- **CHALLENGE**:
Set down exactly, please, each line from the one containing "write every node" through the one containing "materials by name", both lines included, and no other line.

- **RECORDS FOR THE EXERCISE**:
※
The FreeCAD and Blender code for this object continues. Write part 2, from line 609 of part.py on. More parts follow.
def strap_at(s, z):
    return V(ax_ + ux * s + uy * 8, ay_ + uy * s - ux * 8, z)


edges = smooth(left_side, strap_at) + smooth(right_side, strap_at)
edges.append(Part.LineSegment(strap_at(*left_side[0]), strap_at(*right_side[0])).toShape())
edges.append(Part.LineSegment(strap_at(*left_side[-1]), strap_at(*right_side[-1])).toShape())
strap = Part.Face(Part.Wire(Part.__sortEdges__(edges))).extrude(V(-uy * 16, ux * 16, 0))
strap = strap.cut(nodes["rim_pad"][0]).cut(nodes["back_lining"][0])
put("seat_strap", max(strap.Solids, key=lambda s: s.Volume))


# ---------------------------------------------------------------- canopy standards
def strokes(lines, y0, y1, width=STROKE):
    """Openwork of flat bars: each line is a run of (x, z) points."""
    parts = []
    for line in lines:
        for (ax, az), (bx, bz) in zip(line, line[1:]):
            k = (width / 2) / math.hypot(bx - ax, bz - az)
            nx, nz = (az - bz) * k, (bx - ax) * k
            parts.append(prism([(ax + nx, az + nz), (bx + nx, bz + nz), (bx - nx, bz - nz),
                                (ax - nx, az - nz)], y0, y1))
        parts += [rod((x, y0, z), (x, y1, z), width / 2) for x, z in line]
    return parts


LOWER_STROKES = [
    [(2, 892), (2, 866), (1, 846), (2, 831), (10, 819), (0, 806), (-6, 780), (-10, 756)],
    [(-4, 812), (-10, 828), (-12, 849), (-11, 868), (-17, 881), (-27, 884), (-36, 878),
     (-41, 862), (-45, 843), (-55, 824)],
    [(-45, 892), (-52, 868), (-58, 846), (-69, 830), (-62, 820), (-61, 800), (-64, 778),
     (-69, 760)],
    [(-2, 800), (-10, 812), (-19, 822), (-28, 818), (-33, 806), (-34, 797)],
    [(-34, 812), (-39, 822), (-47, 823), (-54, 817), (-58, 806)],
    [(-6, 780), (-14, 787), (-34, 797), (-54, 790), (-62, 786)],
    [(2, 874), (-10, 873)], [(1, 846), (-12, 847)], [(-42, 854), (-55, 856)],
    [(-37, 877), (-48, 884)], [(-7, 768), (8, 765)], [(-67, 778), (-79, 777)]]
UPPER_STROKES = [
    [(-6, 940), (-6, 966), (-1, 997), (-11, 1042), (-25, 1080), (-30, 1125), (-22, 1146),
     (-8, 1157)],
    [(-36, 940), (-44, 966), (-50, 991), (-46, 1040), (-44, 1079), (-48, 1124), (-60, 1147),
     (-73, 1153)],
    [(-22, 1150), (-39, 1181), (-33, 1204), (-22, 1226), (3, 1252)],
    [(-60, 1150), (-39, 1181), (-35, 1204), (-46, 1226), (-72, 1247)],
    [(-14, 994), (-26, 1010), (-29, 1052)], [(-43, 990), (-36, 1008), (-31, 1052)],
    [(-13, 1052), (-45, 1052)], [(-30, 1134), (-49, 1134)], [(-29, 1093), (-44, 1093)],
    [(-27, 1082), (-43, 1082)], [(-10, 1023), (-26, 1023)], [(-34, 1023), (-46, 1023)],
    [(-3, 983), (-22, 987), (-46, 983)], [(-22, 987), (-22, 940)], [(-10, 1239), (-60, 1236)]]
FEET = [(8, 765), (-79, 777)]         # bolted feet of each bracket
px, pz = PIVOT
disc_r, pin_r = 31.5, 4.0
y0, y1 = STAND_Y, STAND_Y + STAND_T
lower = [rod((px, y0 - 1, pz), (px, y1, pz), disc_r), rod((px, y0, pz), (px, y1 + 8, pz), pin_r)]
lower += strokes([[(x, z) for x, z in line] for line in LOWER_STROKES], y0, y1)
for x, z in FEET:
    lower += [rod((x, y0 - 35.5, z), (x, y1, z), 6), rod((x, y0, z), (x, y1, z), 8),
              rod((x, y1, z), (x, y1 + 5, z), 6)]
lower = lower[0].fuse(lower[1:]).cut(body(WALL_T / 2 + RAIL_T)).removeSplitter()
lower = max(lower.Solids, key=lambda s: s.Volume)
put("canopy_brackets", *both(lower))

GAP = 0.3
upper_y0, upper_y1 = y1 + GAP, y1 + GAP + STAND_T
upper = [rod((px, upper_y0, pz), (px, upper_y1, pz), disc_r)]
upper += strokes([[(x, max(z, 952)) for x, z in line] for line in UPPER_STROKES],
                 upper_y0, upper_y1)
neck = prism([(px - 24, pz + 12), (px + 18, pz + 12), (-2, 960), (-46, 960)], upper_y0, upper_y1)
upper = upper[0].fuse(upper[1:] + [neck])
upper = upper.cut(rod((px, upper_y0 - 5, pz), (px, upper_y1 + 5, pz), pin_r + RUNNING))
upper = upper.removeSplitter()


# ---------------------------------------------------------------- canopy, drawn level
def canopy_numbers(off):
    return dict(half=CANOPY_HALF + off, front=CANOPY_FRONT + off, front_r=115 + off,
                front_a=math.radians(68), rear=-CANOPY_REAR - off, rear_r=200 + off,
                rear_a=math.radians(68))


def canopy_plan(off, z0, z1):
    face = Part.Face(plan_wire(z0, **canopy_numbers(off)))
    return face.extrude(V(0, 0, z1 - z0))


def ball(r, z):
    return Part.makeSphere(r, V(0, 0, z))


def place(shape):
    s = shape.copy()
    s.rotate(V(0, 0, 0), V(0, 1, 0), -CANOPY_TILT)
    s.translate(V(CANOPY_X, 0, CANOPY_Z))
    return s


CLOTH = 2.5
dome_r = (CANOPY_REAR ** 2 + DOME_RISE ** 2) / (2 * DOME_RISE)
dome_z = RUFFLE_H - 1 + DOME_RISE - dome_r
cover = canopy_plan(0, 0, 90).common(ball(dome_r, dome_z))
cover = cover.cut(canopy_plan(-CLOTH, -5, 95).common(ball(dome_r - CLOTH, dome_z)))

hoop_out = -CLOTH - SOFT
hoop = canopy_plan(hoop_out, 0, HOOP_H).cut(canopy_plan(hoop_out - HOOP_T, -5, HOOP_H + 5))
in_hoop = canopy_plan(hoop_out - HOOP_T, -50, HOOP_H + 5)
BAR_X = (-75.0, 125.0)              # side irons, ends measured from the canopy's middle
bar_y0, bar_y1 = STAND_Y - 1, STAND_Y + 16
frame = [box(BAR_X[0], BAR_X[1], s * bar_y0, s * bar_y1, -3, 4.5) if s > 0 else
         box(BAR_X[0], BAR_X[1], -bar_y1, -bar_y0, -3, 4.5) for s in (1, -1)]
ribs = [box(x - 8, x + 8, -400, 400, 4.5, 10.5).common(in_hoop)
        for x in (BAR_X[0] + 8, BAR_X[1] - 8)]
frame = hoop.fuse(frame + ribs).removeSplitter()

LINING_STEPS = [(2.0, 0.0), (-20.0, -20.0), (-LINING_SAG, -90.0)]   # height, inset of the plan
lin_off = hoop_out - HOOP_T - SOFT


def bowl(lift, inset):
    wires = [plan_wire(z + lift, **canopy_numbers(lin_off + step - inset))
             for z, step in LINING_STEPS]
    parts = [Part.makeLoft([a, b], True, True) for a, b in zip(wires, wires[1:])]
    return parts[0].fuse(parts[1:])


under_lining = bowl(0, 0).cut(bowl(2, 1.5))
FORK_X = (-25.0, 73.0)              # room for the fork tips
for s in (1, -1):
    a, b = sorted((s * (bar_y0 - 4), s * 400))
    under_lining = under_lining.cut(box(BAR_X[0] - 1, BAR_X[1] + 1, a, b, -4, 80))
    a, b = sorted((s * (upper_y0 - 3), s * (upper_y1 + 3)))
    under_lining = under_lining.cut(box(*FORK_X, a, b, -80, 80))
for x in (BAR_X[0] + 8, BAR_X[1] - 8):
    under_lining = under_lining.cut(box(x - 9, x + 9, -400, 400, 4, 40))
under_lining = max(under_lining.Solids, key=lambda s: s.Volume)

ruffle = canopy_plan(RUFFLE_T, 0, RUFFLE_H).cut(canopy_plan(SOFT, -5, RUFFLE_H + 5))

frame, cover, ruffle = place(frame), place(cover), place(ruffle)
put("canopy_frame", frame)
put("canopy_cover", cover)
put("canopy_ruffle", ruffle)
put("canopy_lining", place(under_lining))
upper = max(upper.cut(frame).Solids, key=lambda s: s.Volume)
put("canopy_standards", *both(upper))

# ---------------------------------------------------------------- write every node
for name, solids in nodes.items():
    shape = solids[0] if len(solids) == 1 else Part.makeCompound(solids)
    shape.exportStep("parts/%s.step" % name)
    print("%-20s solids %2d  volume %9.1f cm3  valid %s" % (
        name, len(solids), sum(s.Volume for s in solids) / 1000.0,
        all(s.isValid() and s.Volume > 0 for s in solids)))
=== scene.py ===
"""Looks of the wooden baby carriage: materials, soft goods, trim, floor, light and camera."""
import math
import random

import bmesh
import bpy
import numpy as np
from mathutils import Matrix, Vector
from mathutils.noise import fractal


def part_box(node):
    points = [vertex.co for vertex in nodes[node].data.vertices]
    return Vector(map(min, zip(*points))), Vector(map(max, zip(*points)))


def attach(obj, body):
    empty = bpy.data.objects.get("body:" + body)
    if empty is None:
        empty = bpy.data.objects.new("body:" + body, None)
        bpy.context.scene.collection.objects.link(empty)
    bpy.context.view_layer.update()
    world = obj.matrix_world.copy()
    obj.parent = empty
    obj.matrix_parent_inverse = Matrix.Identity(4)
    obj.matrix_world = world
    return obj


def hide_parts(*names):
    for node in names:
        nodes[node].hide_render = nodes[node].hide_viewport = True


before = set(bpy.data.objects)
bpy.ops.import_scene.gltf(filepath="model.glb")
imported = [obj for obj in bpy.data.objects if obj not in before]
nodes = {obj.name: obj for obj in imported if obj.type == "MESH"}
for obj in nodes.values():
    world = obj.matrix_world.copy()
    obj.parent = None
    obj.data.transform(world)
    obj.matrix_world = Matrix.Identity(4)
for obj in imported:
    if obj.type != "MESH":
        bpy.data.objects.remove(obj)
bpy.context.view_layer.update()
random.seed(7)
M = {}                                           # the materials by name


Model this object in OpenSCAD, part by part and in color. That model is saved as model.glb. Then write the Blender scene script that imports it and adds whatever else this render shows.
※
- **EXERCISE RESPONSE**:
# ---------------------------------------------------------------- write every node
for name, solids in nodes.items():
    shape = solids[0] if len(solids) == 1 else Part.makeCompound(solids)
    shape.exportStep("parts/%s.step" % name)
    print("%-20s solids %2d  volume %9.1f cm3  valid %s" % (
        name, len(solids), sum(s.Volume for s in solids) / 1000.0,
        all(s.isValid() and s.Volume > 0 for s in solids)))
=== scene.py ===
"""Looks of the wooden baby carriage: materials, soft goods, trim, floor, light and camera."""
import math
import random

import bmesh
import bpy
import numpy as np
from mathutils import Matrix, Vector
from mathutils.noise import fractal


def part_box(node):
    points = [vertex.co for vertex in nodes[node].data.vertices]
    return Vector(map(min, zip(*points))), Vector(map(max, zip(*points)))


def attach(obj, body):
    empty = bpy.data.objects.get("body:" + body)
    if empty is None:
        empty = bpy.data.objects.new("body:" + body, None)
        bpy.context.scene.collection.objects.link(empty)
    bpy.context.view_layer.update()
    world = obj.matrix_world.copy()
    obj.parent = empty
    obj.matrix_parent_inverse = Matrix.Identity(4)
    obj.matrix_world = world
    return obj


def hide_parts(*names):
    for node in names:
        nodes[node].hide_render = nodes[node].hide_viewport = True


before = set(bpy.data.objects)
bpy.ops.import_scene.gltf(filepath="model.glb")
imported = [obj for obj in bpy.data.objects if obj not in before]
nodes = {obj.name: obj for obj in imported if obj.type == "MESH"}
for obj in nodes.values():
    world = obj.matrix_world.copy()
    obj.parent = None
    obj.data.transform(world)
    obj.matrix_world = Matrix.Identity(4)
for obj in imported:
    if obj.type != "MESH":
        bpy.data.objects.remove(obj)
bpy.context.view_layer.update()
random.seed(7)
M = {}                                           # the materials by name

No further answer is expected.